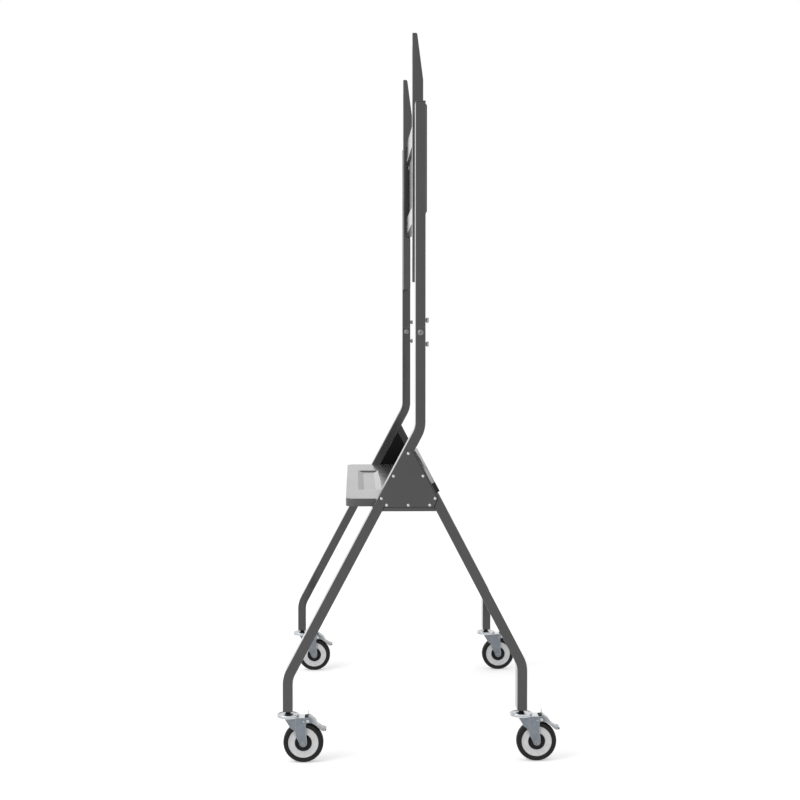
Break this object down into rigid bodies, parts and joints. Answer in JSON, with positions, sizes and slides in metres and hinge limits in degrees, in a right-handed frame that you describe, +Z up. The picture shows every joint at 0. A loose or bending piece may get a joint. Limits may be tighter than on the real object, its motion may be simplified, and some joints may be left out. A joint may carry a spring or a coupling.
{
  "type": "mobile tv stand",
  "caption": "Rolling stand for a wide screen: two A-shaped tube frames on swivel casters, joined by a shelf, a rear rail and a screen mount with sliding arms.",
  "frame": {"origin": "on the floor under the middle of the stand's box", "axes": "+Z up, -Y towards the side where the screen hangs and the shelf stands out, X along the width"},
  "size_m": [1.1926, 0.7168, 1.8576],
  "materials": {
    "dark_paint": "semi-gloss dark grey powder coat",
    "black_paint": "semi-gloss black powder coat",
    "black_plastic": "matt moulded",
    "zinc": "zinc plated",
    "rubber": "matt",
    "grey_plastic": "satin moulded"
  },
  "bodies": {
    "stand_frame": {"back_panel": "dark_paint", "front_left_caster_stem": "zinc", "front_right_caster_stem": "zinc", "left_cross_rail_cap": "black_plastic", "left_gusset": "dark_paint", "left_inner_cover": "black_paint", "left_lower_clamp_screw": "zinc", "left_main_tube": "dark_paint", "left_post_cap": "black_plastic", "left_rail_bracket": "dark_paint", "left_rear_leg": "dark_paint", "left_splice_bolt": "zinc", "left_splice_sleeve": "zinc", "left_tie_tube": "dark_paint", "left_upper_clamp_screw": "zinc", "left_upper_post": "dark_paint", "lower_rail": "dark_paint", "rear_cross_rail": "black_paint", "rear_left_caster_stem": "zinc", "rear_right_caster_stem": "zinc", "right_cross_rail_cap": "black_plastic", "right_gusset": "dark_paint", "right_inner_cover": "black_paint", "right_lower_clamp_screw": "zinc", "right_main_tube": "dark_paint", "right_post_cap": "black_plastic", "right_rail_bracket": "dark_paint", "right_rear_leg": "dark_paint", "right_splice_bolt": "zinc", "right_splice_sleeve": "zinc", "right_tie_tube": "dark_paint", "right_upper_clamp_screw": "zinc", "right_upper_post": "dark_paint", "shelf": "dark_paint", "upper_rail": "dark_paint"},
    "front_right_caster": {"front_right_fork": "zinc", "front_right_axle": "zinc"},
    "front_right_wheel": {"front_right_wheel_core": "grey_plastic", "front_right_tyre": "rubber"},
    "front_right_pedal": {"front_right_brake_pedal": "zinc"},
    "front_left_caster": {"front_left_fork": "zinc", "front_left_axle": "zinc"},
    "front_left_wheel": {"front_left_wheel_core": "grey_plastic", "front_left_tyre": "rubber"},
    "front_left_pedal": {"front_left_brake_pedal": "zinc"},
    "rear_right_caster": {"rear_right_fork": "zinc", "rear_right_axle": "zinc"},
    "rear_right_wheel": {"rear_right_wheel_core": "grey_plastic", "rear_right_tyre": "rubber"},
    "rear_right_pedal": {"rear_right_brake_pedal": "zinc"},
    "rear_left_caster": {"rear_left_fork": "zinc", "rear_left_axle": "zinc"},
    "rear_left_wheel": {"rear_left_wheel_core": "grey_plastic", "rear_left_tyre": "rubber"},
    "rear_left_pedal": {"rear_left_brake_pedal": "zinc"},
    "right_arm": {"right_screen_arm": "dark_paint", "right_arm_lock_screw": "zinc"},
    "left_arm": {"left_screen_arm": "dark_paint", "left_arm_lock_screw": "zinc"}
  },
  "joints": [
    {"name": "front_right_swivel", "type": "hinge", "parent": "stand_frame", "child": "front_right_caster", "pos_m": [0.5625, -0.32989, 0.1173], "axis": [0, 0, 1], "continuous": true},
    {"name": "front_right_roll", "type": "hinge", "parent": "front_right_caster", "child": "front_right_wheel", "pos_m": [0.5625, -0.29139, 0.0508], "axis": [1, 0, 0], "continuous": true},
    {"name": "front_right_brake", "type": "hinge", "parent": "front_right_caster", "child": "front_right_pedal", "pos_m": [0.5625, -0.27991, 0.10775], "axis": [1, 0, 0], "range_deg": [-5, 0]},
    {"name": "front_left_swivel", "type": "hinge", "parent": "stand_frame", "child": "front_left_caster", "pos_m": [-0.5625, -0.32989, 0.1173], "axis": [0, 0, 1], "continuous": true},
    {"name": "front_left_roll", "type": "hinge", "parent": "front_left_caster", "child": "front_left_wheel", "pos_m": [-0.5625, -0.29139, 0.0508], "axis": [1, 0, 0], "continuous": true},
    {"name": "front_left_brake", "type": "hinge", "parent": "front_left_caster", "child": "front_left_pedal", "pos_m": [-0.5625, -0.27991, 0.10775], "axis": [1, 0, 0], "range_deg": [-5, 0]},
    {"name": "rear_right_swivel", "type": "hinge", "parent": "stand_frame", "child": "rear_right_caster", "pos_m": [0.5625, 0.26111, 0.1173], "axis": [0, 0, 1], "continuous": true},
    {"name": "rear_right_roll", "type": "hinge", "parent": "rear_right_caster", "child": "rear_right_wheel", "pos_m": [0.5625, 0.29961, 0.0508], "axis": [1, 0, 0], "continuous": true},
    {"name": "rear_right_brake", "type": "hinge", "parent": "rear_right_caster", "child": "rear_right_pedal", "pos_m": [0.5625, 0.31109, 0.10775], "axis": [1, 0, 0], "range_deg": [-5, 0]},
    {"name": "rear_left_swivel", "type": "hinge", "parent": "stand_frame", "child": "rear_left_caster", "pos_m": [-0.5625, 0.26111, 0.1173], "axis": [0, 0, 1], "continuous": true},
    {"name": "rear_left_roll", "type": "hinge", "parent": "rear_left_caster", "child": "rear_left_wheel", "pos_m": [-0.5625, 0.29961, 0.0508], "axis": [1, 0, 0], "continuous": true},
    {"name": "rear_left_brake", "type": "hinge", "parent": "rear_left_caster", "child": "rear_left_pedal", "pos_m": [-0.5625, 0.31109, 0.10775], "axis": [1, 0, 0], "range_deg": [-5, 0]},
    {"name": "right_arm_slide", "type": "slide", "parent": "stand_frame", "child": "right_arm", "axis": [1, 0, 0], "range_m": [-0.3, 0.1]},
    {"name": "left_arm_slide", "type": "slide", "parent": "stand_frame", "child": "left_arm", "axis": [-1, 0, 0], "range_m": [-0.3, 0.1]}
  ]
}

┄┄┄┄┄┄┄┄┄┄

WORK INSTRUCTIONS -> Output the whole listing above again, word for word.

RESPONSE FOR THIS EXERCISE ->
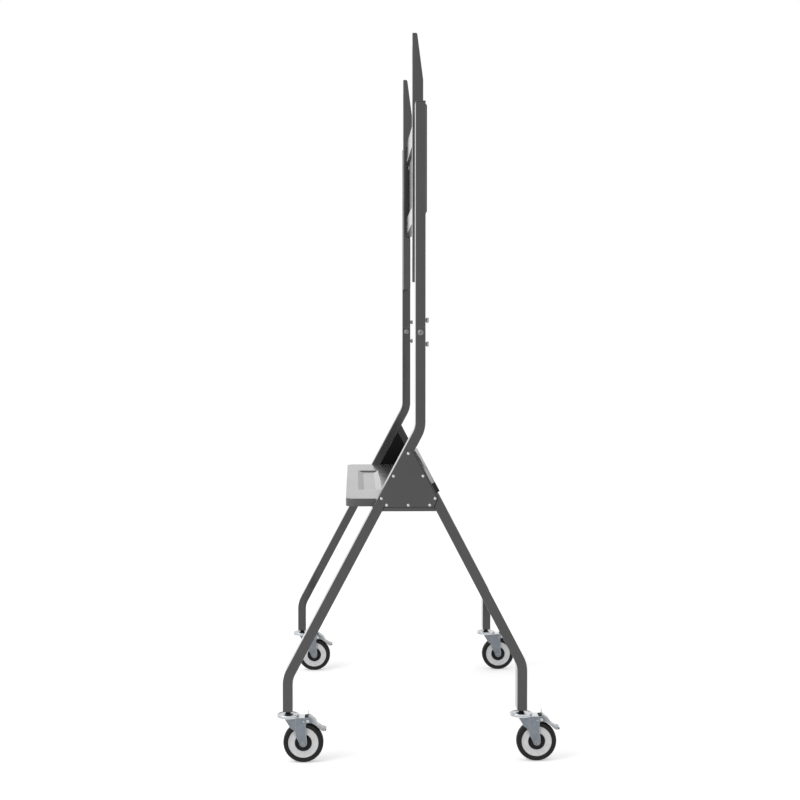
Break this object down into rigid bodies, parts and joints. Answer in JSON, with positions, sizes and slides in metres and hinge limits in degrees, in a right-handed frame that you describe, +Z up. The picture shows every joint at 0. A loose or bending piece may get a joint. Limits may be tighter than on the real object, its motion may be simplified, and some joints may be left out. A joint may carry a spring or a coupling.
{
  "type": "mobile tv stand",
  "caption": "Rolling stand for a wide screen: two A-shaped tube frames on swivel casters, joined by a shelf, a rear rail and a screen mount with sliding arms.",
  "frame": {"origin": "on the floor under the middle of the stand's box", "axes": "+Z up, -Y towards the side where the screen hangs and the shelf stands out, X along the width"},
  "size_m": [1.1926, 0.7168, 1.8576],
  "materials": {
    "dark_paint": "semi-gloss dark grey powder coat",
    "black_paint": "semi-gloss black powder coat",
    "black_plastic": "matt moulded",
    "zinc": "zinc plated",
    "rubber": "matt",
    "grey_plastic": "satin moulded"
  },
  "bodies": {
    "stand_frame": {"back_panel": "dark_paint", "front_left_caster_stem": "zinc", "front_right_caster_stem": "zinc", "left_cross_rail_cap": "black_plastic", "left_gusset": "dark_paint", "left_inner_cover": "black_paint", "left_lower_clamp_screw": "zinc", "left_main_tube": "dark_paint", "left_post_cap": "black_plastic", "left_rail_bracket": "dark_paint", "left_rear_leg": "dark_paint", "left_splice_bolt": "zinc", "left_splice_sleeve": "zinc", "left_tie_tube": "dark_paint", "left_upper_clamp_screw": "zinc", "left_upper_post": "dark_paint", "lower_rail": "dark_paint", "rear_cross_rail": "black_paint", "rear_left_caster_stem": "zinc", "rear_right_caster_stem": "zinc", "right_cross_rail_cap": "black_plastic", "right_gusset": "dark_paint", "right_inner_cover": "black_paint", "right_lower_clamp_screw": "zinc", "right_main_tube": "dark_paint", "right_post_cap": "black_plastic", "right_rail_bracket": "dark_paint", "right_rear_leg": "dark_paint", "right_splice_bolt": "zinc", "right_splice_sleeve": "zinc", "right_tie_tube": "dark_paint", "right_upper_clamp_screw": "zinc", "right_upper_post": "dark_paint", "shelf": "dark_paint", "upper_rail": "dark_paint"},
    "front_right_caster": {"front_right_fork": "zinc", "front_right_axle": "zinc"},
    "front_right_wheel": {"front_right_wheel_core": "grey_plastic", "front_right_tyre": "rubber"},
    "front_right_pedal": {"front_right_brake_pedal": "zinc"},
    "front_left_caster": {"front_left_fork": "zinc", "front_left_axle": "zinc"},
    "front_left_wheel": {"front_left_wheel_core": "grey_plastic", "front_left_tyre": "rubber"},
    "front_left_pedal": {"front_left_brake_pedal": "zinc"},
    "rear_right_caster": {"rear_right_fork": "zinc", "rear_right_axle": "zinc"},
    "rear_right_wheel": {"rear_right_wheel_core": "grey_plastic", "rear_right_tyre": "rubber"},
    "rear_right_pedal": {"rear_right_brake_pedal": "zinc"},
    "rear_left_caster": {"rear_left_fork": "zinc", "rear_left_axle": "zinc"},
    "rear_left_wheel": {"rear_left_wheel_core": "grey_plastic", "rear_left_tyre": "rubber"},
    "rear_left_pedal": {"rear_left_brake_pedal": "zinc"},
    "right_arm": {"right_screen_arm": "dark_paint", "right_arm_lock_screw": "zinc"},
    "left_arm": {"left_screen_arm": "dark_paint", "left_arm_lock_screw": "zinc"}
  },
  "joints": [
    {"name": "front_right_swivel", "type": "hinge", "parent": "stand_frame", "child": "front_right_caster", "pos_m": [0.5625, -0.32989, 0.1173], "axis": [0, 0, 1], "continuous": true},
    {"name": "front_right_roll", "type": "hinge", "parent": "front_right_caster", "child": "front_right_wheel", "pos_m": [0.5625, -0.29139, 0.0508], "axis": [1, 0, 0], "continuous": true},
    {"name": "front_right_brake", "type": "hinge", "parent": "front_right_caster", "child": "front_right_pedal", "pos_m": [0.5625, -0.27991, 0.10775], "axis": [1, 0, 0], "range_deg": [-5, 0]},
    {"name": "front_left_swivel", "type": "hinge", "parent": "stand_frame", "child": "front_left_caster", "pos_m": [-0.5625, -0.32989, 0.1173], "axis": [0, 0, 1], "continuous": true},
    {"name": "front_left_roll", "type": "hinge", "parent": "front_left_caster", "child": "front_left_wheel", "pos_m": [-0.5625, -0.29139, 0.0508], "axis": [1, 0, 0], "continuous": true},
    {"name": "front_left_brake", "type": "hinge", "parent": "front_left_caster", "child": "front_left_pedal", "pos_m": [-0.5625, -0.27991, 0.10775], "axis": [1, 0, 0], "range_deg": [-5, 0]},
    {"name": "rear_right_swivel", "type": "hinge", "parent": "stand_frame", "child": "rear_right_caster", "pos_m": [0.5625, 0.26111, 0.1173], "axis": [0, 0, 1], "continuous": true},
    {"name": "rear_right_roll", "type": "hinge", "parent": "rear_right_caster", "child": "rear_right_wheel", "pos_m": [0.5625, 0.29961, 0.0508], "axis": [1, 0, 0], "continuous": true},
    {"name": "rear_right_brake", "type": "hinge", "parent": "rear_right_caster", "child": "rear_right_pedal", "pos_m": [0.5625, 0.31109, 0.10775], "axis": [1, 0, 0], "range_deg": [-5, 0]},
    {"name": "rear_left_swivel", "type": "hinge", "parent": "stand_frame", "child": "rear_left_caster", "pos_m": [-0.5625, 0.26111, 0.1173], "axis": [0, 0, 1], "continuous": true},
    {"name": "rear_left_roll", "type": "hinge", "parent": "rear_left_caster", "child": "rear_left_wheel", "pos_m": [-0.5625, 0.29961, 0.0508], "axis": [1, 0, 0], "continuous": true},
    {"name": "rear_left_brake", "type": "hinge", "parent": "rear_left_caster", "child": "rear_left_pedal", "pos_m": [-0.5625, 0.31109, 0.10775], "axis": [1, 0, 0], "range_deg": [-5, 0]},
    {"name": "right_arm_slide", "type": "slide", "parent": "stand_frame", "child": "right_arm", "axis": [1, 0, 0], "range_m": [-0.3, 0.1]},
    {"name": "left_arm_slide", "type": "slide", "parent": "stand_frame", "child": "left_arm", "axis": [-1, 0, 0], "range_m": [-0.3, 0.1]}
  ]
}